As quality of life has improved over the centuries so to has the quantity of evidence of people complaining about their quality of life.
Just picturing an alien archaeologist "so, as they stopped being crippled by polio or losing their lives building railroads, they complained about having to wash the dishes?"
Thomas Paine posited that if a man, unencumbered by society, could meet his basic needs (food, shelter, etc) in x hours of work per day, then society owed that same person the same basic standards of life for working that same x hours per day. Where I'm from, the Native Americans had to work about 2 hours a day to meet their needs, and so became really great artisans with their "free" time.
Closer to present, my parents were able to buy a comfortable suburban home while working relatively low paying government jobs. That includes my mom taking off approx 6 years to take care of my sister and I until we started elementary school.
When Europeans first came to America, there were schools of cod off the coast that you could literally dangle an empty hook into the water and catch fish. Passenger Pigeons darkend the sky for days on end with their migrations, and the thundering of huge buffalo herds could be heard and seen throughout a good portion of the continent.
Sure it's not all bad. But it's far, far from all good as well. Sometimes bitching is just the sign of an unhappy person, but often there are some real truths behind the complaints.
Those Native Americans were working within a society.
To be unencumbered by society also means to work without its aids. Even with advances in tech, you should read about how much crazy work was involved in setting up your own homestead or kind of anything. (I strongly recommend Crusoe of Lonesome Lake.)

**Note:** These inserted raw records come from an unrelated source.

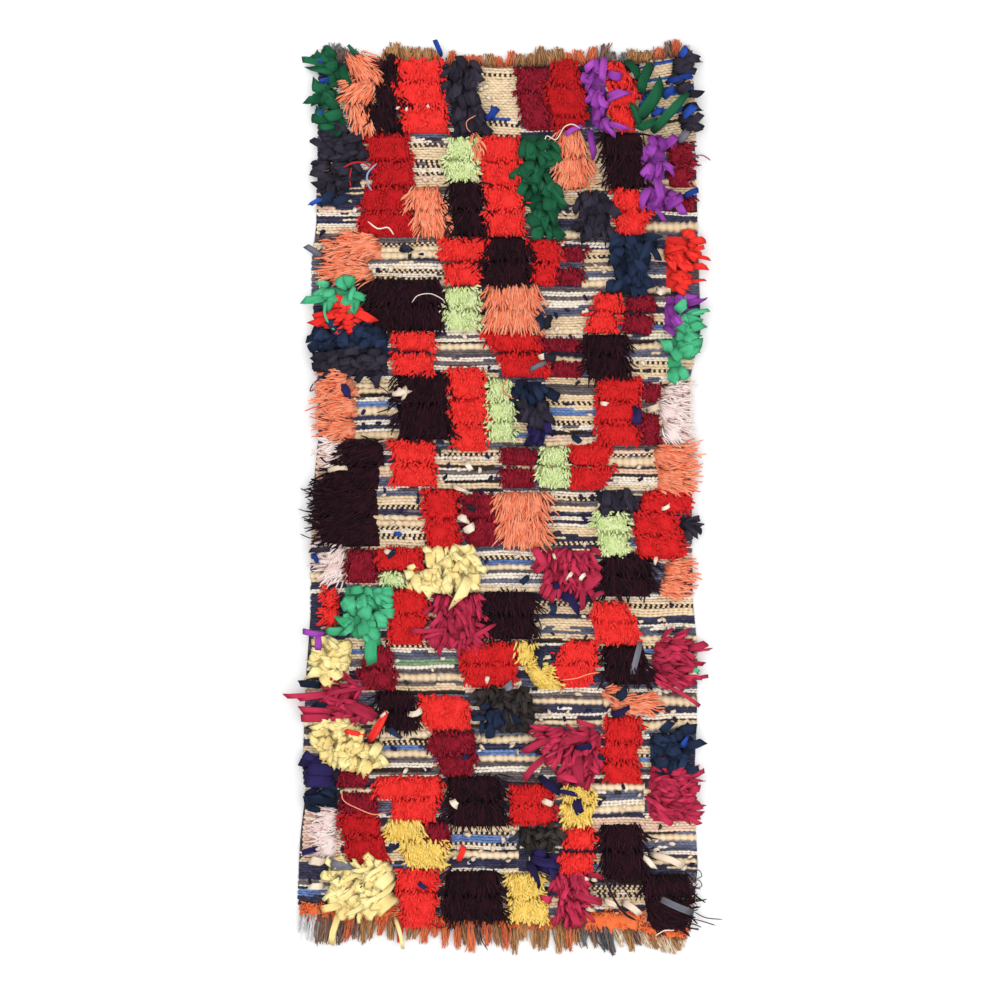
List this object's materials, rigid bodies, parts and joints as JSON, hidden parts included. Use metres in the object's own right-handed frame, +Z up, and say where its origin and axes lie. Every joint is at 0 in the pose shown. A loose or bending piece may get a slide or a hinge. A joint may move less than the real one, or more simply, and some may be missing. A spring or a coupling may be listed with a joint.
{
  "type": "moroccan rug",
  "caption": "Flat rag rug: a striped woven ground under patches of cut yarn and fabric-strip pile, with uneven locks along its sides and warp tufts at both ends.",
  "frame": {"origin": "on the floor under the middle of the rug's box", "axes": "+Y along the rug towards its short-tufted end, +X across it, +Z up out of the pile"},
  "size_m": [1.095, 2.3, 0.0333],
  "materials": {
    "pile_and_ground": "matte wool yarn and cotton strips in many colours",
    "bottom_tufts": "matte twisted warp yarn",
    "top_tufts": "matte twisted warp yarn"
  },
  "bodies": {
    "root": {"rug_body": "pile_and_ground", "bottom_fringe": "bottom_tufts", "top_fringe": "top_tufts"}
  },
  "joints": []
}
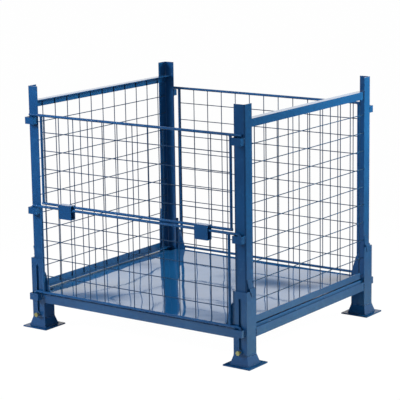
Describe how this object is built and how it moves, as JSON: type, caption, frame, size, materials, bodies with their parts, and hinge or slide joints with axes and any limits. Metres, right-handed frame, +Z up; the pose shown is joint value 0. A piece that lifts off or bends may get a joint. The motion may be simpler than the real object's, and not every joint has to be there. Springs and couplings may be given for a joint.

It's a good book. I would argue that although he had a hard go of it, and long days, his life was much more fulfilling than 99% of the lives that people live these days; probably more fulfilling than the lives of the people that lived during his time as well. There's a reason people love escapism.
Oh the fulfilling bit, hard to argue one way or the other. Might be a grass is greener sort of scenario. Like, as a dev who works from home, spending a few days doing hard, long hours of manual labour on my buddy's cabin was fun but holy damn, not sure I could dig that every day for years. Especially without physiotherapy and modern medicine (I play soccer a few times a week and without physio, I'd be a broken husk of a man.)
I imagine the protagonist might have looked at us sitting in the warm with all the free time, multimedia beyond his comprehension, literally every book written at our fingertips and he would've been fair to wonder something like "in such luxury, how could anyone not find their own meaning? With the freedom to learn almost anything imaginable,, with food and a warm bed being all but guaranteed, what person could blame the world instead of themselves for not finding purpose or passion?"